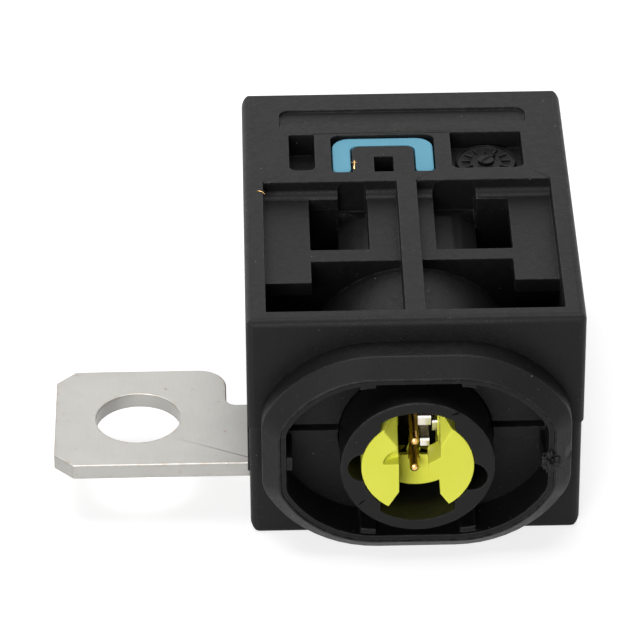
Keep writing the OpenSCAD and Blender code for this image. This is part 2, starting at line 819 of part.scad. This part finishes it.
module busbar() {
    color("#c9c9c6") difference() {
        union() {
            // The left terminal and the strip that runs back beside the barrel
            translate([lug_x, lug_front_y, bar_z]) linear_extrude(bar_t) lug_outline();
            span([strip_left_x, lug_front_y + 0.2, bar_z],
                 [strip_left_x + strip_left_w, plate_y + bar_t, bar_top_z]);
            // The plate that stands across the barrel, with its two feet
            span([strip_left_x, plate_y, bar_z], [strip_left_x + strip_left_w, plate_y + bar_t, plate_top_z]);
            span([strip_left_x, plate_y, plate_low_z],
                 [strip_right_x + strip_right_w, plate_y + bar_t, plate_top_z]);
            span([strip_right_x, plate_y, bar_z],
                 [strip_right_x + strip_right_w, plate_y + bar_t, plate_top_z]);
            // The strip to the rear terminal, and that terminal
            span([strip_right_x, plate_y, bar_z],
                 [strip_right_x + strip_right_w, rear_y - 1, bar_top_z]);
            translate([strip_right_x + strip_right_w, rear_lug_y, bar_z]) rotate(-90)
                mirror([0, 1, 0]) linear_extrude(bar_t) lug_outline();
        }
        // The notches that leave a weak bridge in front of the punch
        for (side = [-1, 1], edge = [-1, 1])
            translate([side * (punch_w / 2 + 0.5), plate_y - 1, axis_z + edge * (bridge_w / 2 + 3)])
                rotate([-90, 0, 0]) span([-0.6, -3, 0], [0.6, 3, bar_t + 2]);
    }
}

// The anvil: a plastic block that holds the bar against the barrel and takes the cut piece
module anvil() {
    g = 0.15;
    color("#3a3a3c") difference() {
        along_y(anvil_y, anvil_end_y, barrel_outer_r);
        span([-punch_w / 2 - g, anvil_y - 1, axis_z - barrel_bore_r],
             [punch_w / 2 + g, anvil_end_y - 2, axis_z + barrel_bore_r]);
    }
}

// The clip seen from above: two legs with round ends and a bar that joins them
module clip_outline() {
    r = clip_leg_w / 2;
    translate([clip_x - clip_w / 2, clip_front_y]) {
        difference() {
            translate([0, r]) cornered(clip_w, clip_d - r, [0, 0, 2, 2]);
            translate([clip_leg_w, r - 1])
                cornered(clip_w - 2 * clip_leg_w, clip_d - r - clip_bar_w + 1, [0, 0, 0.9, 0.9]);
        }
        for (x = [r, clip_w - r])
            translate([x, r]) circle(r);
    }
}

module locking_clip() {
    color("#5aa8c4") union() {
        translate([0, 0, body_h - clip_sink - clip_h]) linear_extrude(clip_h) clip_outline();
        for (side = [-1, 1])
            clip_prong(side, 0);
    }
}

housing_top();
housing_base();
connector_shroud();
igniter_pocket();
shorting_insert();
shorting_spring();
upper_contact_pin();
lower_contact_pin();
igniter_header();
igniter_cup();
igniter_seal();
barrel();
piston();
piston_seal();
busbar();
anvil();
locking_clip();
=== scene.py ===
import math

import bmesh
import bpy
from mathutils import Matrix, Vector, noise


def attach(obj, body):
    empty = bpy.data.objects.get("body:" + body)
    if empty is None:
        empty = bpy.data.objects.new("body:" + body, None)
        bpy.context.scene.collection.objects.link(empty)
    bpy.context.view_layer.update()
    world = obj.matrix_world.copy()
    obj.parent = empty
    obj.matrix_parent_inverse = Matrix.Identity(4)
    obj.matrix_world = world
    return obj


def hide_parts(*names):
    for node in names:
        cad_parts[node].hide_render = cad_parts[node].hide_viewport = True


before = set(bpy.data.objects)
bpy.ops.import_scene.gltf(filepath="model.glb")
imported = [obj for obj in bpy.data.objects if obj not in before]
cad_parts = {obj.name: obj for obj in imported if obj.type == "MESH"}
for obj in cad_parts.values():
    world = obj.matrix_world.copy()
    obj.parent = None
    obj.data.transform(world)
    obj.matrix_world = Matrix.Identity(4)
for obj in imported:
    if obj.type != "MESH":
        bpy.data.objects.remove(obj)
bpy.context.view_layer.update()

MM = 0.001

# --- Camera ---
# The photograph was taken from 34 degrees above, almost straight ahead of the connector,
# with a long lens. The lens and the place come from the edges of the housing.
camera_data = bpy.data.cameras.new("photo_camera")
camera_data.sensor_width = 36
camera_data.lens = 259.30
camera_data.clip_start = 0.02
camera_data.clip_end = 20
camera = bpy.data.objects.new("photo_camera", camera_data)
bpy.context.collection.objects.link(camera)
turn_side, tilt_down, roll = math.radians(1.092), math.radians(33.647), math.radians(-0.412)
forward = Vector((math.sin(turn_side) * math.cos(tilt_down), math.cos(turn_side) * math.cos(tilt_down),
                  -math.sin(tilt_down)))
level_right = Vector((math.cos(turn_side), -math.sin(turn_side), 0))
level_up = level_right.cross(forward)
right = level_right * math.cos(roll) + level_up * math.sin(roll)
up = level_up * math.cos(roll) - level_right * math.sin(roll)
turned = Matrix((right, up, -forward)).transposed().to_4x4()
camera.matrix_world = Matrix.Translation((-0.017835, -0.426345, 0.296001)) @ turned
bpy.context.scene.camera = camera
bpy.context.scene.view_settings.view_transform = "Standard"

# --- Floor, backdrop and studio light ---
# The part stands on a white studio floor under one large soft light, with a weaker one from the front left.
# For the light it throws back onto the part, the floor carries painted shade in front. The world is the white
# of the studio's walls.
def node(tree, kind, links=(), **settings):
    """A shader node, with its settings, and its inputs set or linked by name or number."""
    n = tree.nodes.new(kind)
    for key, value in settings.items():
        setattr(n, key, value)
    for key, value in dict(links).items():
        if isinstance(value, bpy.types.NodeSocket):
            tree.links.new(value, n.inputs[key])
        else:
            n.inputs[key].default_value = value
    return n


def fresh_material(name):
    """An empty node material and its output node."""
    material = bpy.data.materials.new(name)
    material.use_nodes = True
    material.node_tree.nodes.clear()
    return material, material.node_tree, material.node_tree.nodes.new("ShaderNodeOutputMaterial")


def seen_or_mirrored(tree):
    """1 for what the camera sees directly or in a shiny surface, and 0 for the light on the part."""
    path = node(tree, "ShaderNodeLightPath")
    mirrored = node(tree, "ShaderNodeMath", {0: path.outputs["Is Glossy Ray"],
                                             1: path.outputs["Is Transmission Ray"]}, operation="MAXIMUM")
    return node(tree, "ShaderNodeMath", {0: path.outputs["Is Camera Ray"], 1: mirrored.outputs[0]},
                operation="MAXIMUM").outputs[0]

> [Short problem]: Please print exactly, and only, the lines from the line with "housing_top();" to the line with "before = set(bpy.data.objects)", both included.

> [Finished exercise]:
housing_top();
housing_base();
connector_shroud();
igniter_pocket();
shorting_insert();
shorting_spring();
upper_contact_pin();
lower_contact_pin();
igniter_header();
igniter_cup();
igniter_seal();
barrel();
piston();
piston_seal();
busbar();
anvil();
locking_clip();
=== scene.py ===
import math

import bmesh
import bpy
from mathutils import Matrix, Vector, noise


def attach(obj, body):
    empty = bpy.data.objects.get("body:" + body)
    if empty is None:
        empty = bpy.data.objects.new("body:" + body, None)
        bpy.context.scene.collection.objects.link(empty)
    bpy.context.view_layer.update()
    world = obj.matrix_world.copy()
    obj.parent = empty
    obj.matrix_parent_inverse = Matrix.Identity(4)
    obj.matrix_world = world
    return obj


def hide_parts(*names):
    for node in names:
        cad_parts[node].hide_render = cad_parts[node].hide_viewport = True


before = set(bpy.data.objects)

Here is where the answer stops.